W swych osadach starają się choć prowizorycznie ją oczyścić, wrzucając do baniaków kawałki ałunu. Dla nich, ta pierwszej czystości woda, u nas zostałaby uznana prze sanepid za skażoną. Oni jednak nie mają wyjścia. Mają jeden wybór: umrzeć z pragnienia, lub zaspokoić pragnienie, ryzykując śmiertelnymi chorobami. Przed takimi dylematami stają codziennie. A my? Też stajemy przed wyborami: owocowa czy mineralna? Dlatego rozważmy wagę tego problemu. Weźmy sobie do serca to, że dla niektórych każda kropla jest na wagę złota. Dla nas: dojście do zlewu, czy umywalki, do nieograniczonych litrów wody, dla Sudanczyków przebycie tysięcy kilometrów do małego źródła.
Ty tez możesz pomóc!
Dzisiejszy dzień jest wyjątkowy, dlatego pomyślmy przez chwilę jak możemy im pomóc . Oczywiście, ze niewielu ludzi zdecyduje się na tak szlachetny czyn jak misje humanitarne. Jednak wystarczy już zakręcenie wody podczas mycia zębów, zadbanie o kapiący kran, dopijanie resztek wody butelkowej, a nie wylewanie jej do zlewu. Nie chodzi tu jakiekolwiek ograniczanie, ale o wrażliwość i potrzebę zrozumienia tego problemu.
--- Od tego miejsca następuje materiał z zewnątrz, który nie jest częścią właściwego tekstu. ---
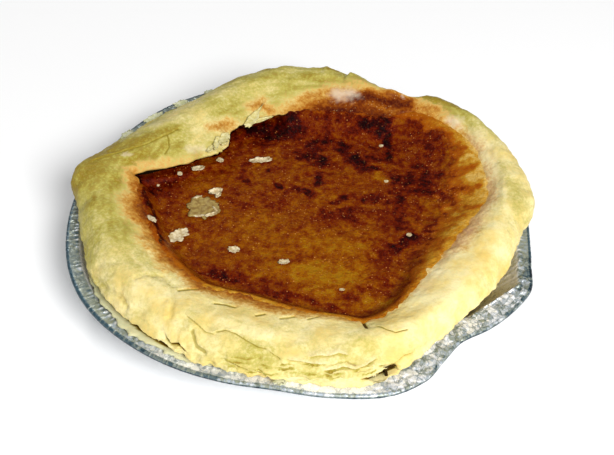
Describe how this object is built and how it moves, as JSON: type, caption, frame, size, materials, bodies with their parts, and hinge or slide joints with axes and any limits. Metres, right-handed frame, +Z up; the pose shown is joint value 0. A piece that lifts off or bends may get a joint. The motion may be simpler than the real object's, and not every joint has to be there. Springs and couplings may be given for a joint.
{
  "type": "bakewell pudding",
  "caption": "Open puff pastry case with a browned egg and almond filling, in its own crimped foil dish.",
  "frame": {"origin": "centre of the dish's flat underside", "axes": "+Z up through the pudding; -Y towards the low layered front, +X to the right of it"},
  "size_m": [0.1635, 0.1641, 0.0372],
  "materials": {
    "foil": "thin bright aluminium foil, crimped and crumpled at its rolled edge",
    "pastry": "baked puff pastry, pale yellow, matt and flaky, tan to brown beside the filling",
    "filling": "baked egg and almond filling, grainy and slightly glossy, mottled amber to dark red-brown"
  },
  "bodies": {
    "root": {"foil_dish": "foil", "pastry_case": "pastry", "filling": "filling"}
  },
  "joints": []
}
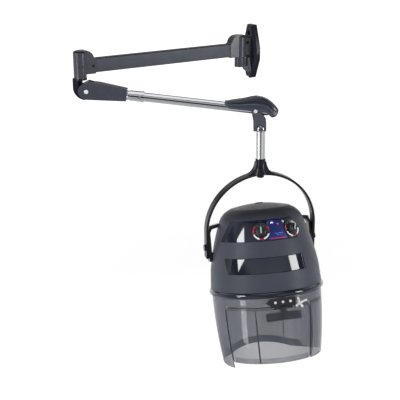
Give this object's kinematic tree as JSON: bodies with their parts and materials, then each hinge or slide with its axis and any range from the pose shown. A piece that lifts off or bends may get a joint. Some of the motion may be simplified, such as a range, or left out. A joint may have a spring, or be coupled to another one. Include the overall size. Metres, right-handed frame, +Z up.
{
  "type": "hood hair dryer",
  "caption": "Wall-mounted hood hair dryer: ventilated dome with a smoked visor and lifting flap, hung in a yoke from a two-part swing arm.",
  "frame": {"origin": "centre of the wall plate's back face, which lies on the wall", "axes": "+Y into the wall, +X to the right as seen facing the wall, +Z up"},
  "size_m": [0.6633, 0.7098, 1.088],
  "materials": {
    "black_casting": "satin black powder coat",
    "arm_grey": "satin dark grey paint",
    "chrome": "polished",
    "steel": "turned",
    "bronze": "sintered",
    "rubber": "matte",
    "cover_black": "semi-gloss moulded",
    "shell_grey": "fine moulded grain",
    "gloss_black": "polished",
    "dial_print": "printed scale",
    "label_blue": "printed film",
    "lamp_white": "moulded lens",
    "knob_black": "moulded",
    "smoked_clear": "smoked transparent plastic",
    "trim_black": "moulded",
    "inner_grey": "heat-resistant moulding",
    "mica": "pressed sheet",
    "motor_steel": "zinc coated"
  },
  "bodies": {
    "wall_bracket": {"wall_plate": "black_casting", "pivot_bracket": "black_casting", "bracket_screws": "steel", "wall_pivot_pin": "steel", "wall_thrust_washer": "bronze", "cable_grommet": "rubber"},
    "first_arm": {"wall_end_casting": "black_casting", "elbow_end_casting": "black_casting", "first_arm_tube": "arm_grey", "first_arm_screws": "steel", "arm_bushes": "bronze"},
    "elbow": {"elbow_knuckle": "black_casting", "elbow_swivel_pin": "steel", "elbow_washer": "bronze", "lift_hinge_pin": "chrome", "rod_anchor_pin": "steel"},
    "second_arm": {"arm_housing": "black_casting", "lock_nut": "chrome", "tube_collar": "chrome", "collar_screw": "steel", "second_arm_tube": "chrome", "gas_strut": "steel", "arm_end_cover": "cover_black", "head_hinge_pin": "chrome"},
    "levelling_rod": {"levelling_rod": "steel"},
    "head_bracket": {"head_bracket": "arm_grey", "levelling_pin": "steel", "stem_bolt": "chrome", "stem_tube": "chrome", "swivel_pin": "steel"},
    "yoke": {"yoke": "black_casting", "yoke_pivot_bolts": "black_casting"},
    "hood": {"hood_shell": "shell_grey", "top_cap": "trim_black", "upper_window": "gloss_black", "lower_window": "gloss_black", "dial_plates": "dial_print", "control_label": "label_blue", "neon_lamps": "lamp_white", "timer_body": "inner_grey", "heat_switch_body": "inner_grey", "ring_bead": "gloss_black", "left_side_bracket": "trim_black", "right_side_bracket": "trim_black", "inner_hood": "inner_grey", "heater_frame": "mica", "heater_coil": "steel", "fan_motor": "motor_steel", "motor_mount": "steel", "thermostat": "inner_grey", "fixed_visor": "smoked_clear", "hinge_bar": "trim_black", "hinge_bar_bolts": "chrome", "flap_hinge_pin": "steel"},
    "fan": {"fan_impeller": "motor_steel"},
    "timer_knob": {"timer_knob": "knob_black"},
    "heat_knob": {"heat_knob": "knob_black"},
    "front_flap": {"front_flap": "smoked_clear", "flap_plate": "trim_black"},
    "catch_lever": {"catch_lever": "chrome"}
  },
  "joints": [
    {"name": "wall_swing", "type": "hinge", "parent": "wall_bracket", "child": "first_arm", "pos_m": [0, -0.06, 0.01], "axis": [0, 0, 1], "range_deg": [-85, 85]},
    {"name": "elbow_swing", "type": "hinge", "parent": "first_arm", "child": "elbow", "pos_m": [0, -0.6812, 0.01], "axis": [0, 0, 1], "range_deg": [-285, 2]},
    {"name": "arm_lift", "type": "hinge", "parent": "elbow", "child": "second_arm", "pos_m": [0.01127, -0.66468, -0.069], "axis": [0.8262, -0.5634, 0], "range_deg": [-25, 24]},
    {"name": "levelling_rod_swing", "type": "hinge", "parent": "elbow", "child": "levelling_rod", "pos_m": [0.01127, -0.66468, -0.059], "axis": [0.8262, -0.5634, 0], "range_deg": [-25, 24]},
    {"name": "head_level", "type": "hinge", "parent": "second_arm", "child": "head_bracket", "pos_m": [0.31886, -0.21359, -0.12648], "axis": [0.8262, -0.5634, 0], "range_deg": [-24, 25]},
    {"name": "hood_swivel", "type": "hinge", "parent": "head_bracket", "child": "yoke", "pos_m": [0.32844, -0.19954, -0.12618], "axis": [-0.0098, -0.0144, 0.9998], "range_deg": [-150, 150]},
    {"name": "hood_tilt", "type": "hinge", "parent": "yoke", "child": "hood", "pos_m": [0.33295, -0.19293, -0.58511], "axis": [0.2923, 0.9562, 0.0167], "range_deg": [-20, 30]},
    {"name": "flap_lift", "type": "hinge", "parent": "hood", "child": "front_flap", "pos_m": [0.58108, -0.27713, -0.70873], "axis": [-0.3399, -0.94, -0.0313], "range_deg": [0, 50]},
    {"name": "timer_turn", "type": "hinge", "parent": "hood", "child": "timer_knob", "pos_m": [0.45863, -0.28126, -0.49007], "axis": [0.6674, -0.5223, 0.5308], "range_deg": [0, 280]},
    {"name": "heat_turn", "type": "hinge", "parent": "hood", "child": "heat_knob", "pos_m": [0.48499, -0.18004, -0.48961], "axis": [0.8362, 0.1259, 0.5338], "range_deg": [0, 270]},
    {"name": "catch_turn", "type": "hinge", "parent": "hood", "child": "catch_lever", "pos_m": [0.59603, -0.22758, -0.6975], "axis": [-0.9, 0.3347, -0.2793], "range_deg": [-30, 30]},
    {"name": "fan_spin", "type": "hinge", "parent": "hood", "child": "fan", "pos_m": [0.35587, -0.20005, -0.5781], "axis": [-0.273, 0.0667, 0.9597], "continuous": true}
  ],
  "couplings": [
    {"joint": "levelling_rod_swing", "follows": "arm_lift", "ratio": 1},
    {"joint": "head_level", "follows": "arm_lift", "ratio": -1}
  ]
}
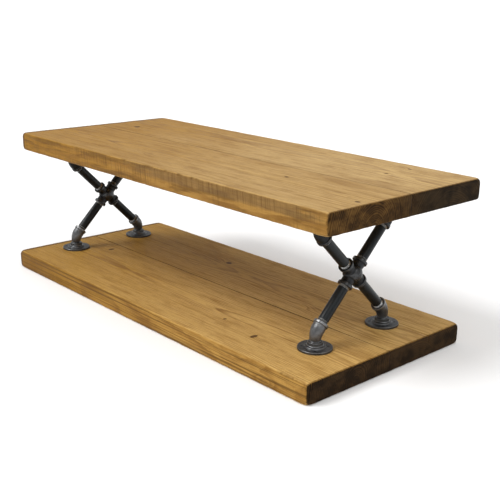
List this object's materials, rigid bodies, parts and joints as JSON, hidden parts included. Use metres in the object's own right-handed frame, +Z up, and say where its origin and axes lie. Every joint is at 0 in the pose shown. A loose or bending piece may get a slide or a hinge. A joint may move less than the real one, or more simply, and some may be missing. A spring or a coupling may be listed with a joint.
{
  "type": "coffee table",
  "caption": "Two-tier coffee table with a thick plank top and floor-standing plank shelf joined by X-shaped pipe frames.",
  "frame": {"origin": "on the floor, under the middle of the whole table's outline", "axes": "+X along the slabs to the right end, +Y from the front to the back, +Z up"},
  "size_m": [1.322, 0.583, 0.434],
  "materials": {
    "waxed_pine": "sanded pine with a honey-brown wax, darker on the end grain",
    "beech_dowel": "bare beech",
    "black_pipe": "blackened steel tube, satin, bright where the thread is cut",
    "black_iron_fitting": "malleable iron casting, oiled, dark grey satin",
    "black_screw": "blackened steel, satin"
  },
  "bodies": {
    "root": {"left_cross": "black_iron_fitting", "left_lower_back_elbow": "black_iron_fitting", "left_lower_back_flange": "black_iron_fitting", "left_lower_back_pipe": "black_pipe", "left_lower_back_screws": "black_screw", "left_lower_front_elbow": "black_iron_fitting", "left_lower_front_flange": "black_iron_fitting", "left_lower_front_pipe": "black_pipe", "left_lower_front_screws": "black_screw", "left_upper_back_elbow": "black_iron_fitting", "left_upper_back_flange": "black_iron_fitting", "left_upper_back_pipe": "black_pipe", "left_upper_back_screws": "black_screw", "left_upper_front_elbow": "black_iron_fitting", "left_upper_front_flange": "black_iron_fitting", "left_upper_front_pipe": "black_pipe", "left_upper_front_screws": "black_screw", "right_cross": "black_iron_fitting", "right_lower_back_elbow": "black_iron_fitting", "right_lower_back_flange": "black_iron_fitting", "right_lower_back_pipe": "black_pipe", "right_lower_back_screws": "black_screw", "right_lower_front_elbow": "black_iron_fitting", "right_lower_front_flange": "black_iron_fitting", "right_lower_front_pipe": "black_pipe", "right_lower_front_screws": "black_screw", "right_upper_back_elbow": "black_iron_fitting", "right_upper_back_flange": "black_iron_fitting", "right_upper_back_pipe": "black_pipe", "right_upper_back_screws": "black_screw", "right_upper_front_elbow": "black_iron_fitting", "right_upper_front_flange": "black_iron_fitting", "right_upper_front_pipe": "black_pipe", "right_upper_front_screws": "black_screw", "shelf_board_back": "waxed_pine", "shelf_board_front": "waxed_pine", "shelf_dowels": "beech_dowel", "top_board_back": "waxed_pine", "top_board_front": "waxed_pine", "top_dowels": "beech_dowel"}
  },
  "joints": []
}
Woda na świecie jest jedna! Nas tez może dotknąć ten problem, dlatego zacznijmy mu zapobiegać już dzisiaj! I choć nasze oszczędzanie będzie tylko kroplą w morzu potrzeb, to pamiętajmy, że każda kropla jest ważna!!!

Każdego dnia pomaganie staje się łatwiejsze. Od 2006 roku Polska Akcja Humanitarna prowadzi akcje w Sudanie Południowym. W Polsce natomiast, wespół z producentem wody mineralnej "Cisowianka" zaingurowała akcję
Woda dla Sudanu. Całkowity dochód ze sprzedaży specjalnych butelek o poj. 0,33l zostanie przekazany dla afrykańskiego kraju. Kupując sprzęd AGD firmy Electrolux także wspieramy PAH. Pomaganie nie jest trudne!!! Pomóc nawet możesz wchodząc na Facebooka - wystarczy kliknąć "Lubię to"
Lubię to na profilu Polskiej Akcji Humanitarnej i wesprzeć budowę studni w Sudanie. Jeżeli nie wzrusza Cię problem afrykańskiej suszy, pomyśl, że brak wody może w przyszłości dosięgnąć także Ciebie, bo jest jej coraz mniej!!! Dlatego od dzisiaj postaraj się używać jej rozważnie, a zapewne nic na tym nie stracisz.